The first time divorce crossed my mind I was only a bride of two years. The magnetic passion that pulled us together dissipated, replaced with the ache of a brokenness neither of us recognized.
Three years later I was a preacher’s wife in a foreign country with two children and one on the way.
My husband was absent and cold. Anxiety disorder and panic attacks began interfering with his routine and his duties as a minister and father.
I was bitter, resentful and hungry for a love he was just not capable to give.
One night during a rather silent dinner, I began to stab him with questions and responses poisoned with my disapproval. With fists clenched he pounded the table and yelled, “SHUT UP!”

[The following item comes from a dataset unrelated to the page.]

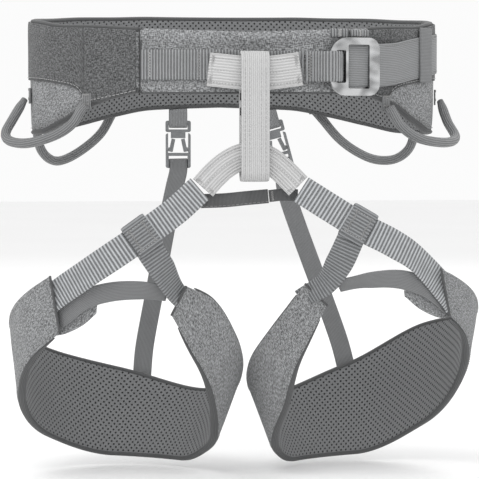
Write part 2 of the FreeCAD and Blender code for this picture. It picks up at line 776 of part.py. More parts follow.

That night I was given an out. I was offered an escape. But I didn’t go. I stayed. I didn’t stay because I was in love. I didn’t stay because it made me happy.
I stayed because:
It was right.
I might not have loved him but I knew what God said about divorce. And the truth is that sometimes my fear of God’s wrath was the only thing that kept me planted.
What therefore God has joined together, let not man separate. Mark 10:9 ESV
God joined us.
I was well aware that marriage wasn’t just a me thing or an us thing. Marriage was an us and God thing. God invested something into this I couldn’t bring myself to destroy it.
Vows matter
I haven’t made very many promises in my life but I did make one gigantic one. I stood before that man and told him that I would stay. I told him I wouldn’t leave him no matter what.
I stood before God and told him I wouldn’t leave this man no matter what.
Make your vows to the Lord your God and perform them. Psalm 76:11
Divorce sucks
After a bitter argument that filled me rage, I hit my knees, not to pray but to scrub the bathroom floor. I spoke over and over, “I will not get a divorce. I will not get a divorce.”
I was a child of divorce. It costs money. It breaks hearts. It destroys people and wounds children.
I was not going to do that even if it killed me.
Five years later my husband and I hit critical mass levels in our marriage. He was having a total break down. I was convinced he was crazy and resigned to living as roommates. We were at the end of the rope of our own will and ability.
And then, we did the unthinkable as we stood at the final crossroad of our marriage. We risked it all. We laid bare our souls to each other in ways that didn’t feel safe anymore. We were honest, vulnerable, merciful and kind.
And here were are 18 years, finally in love.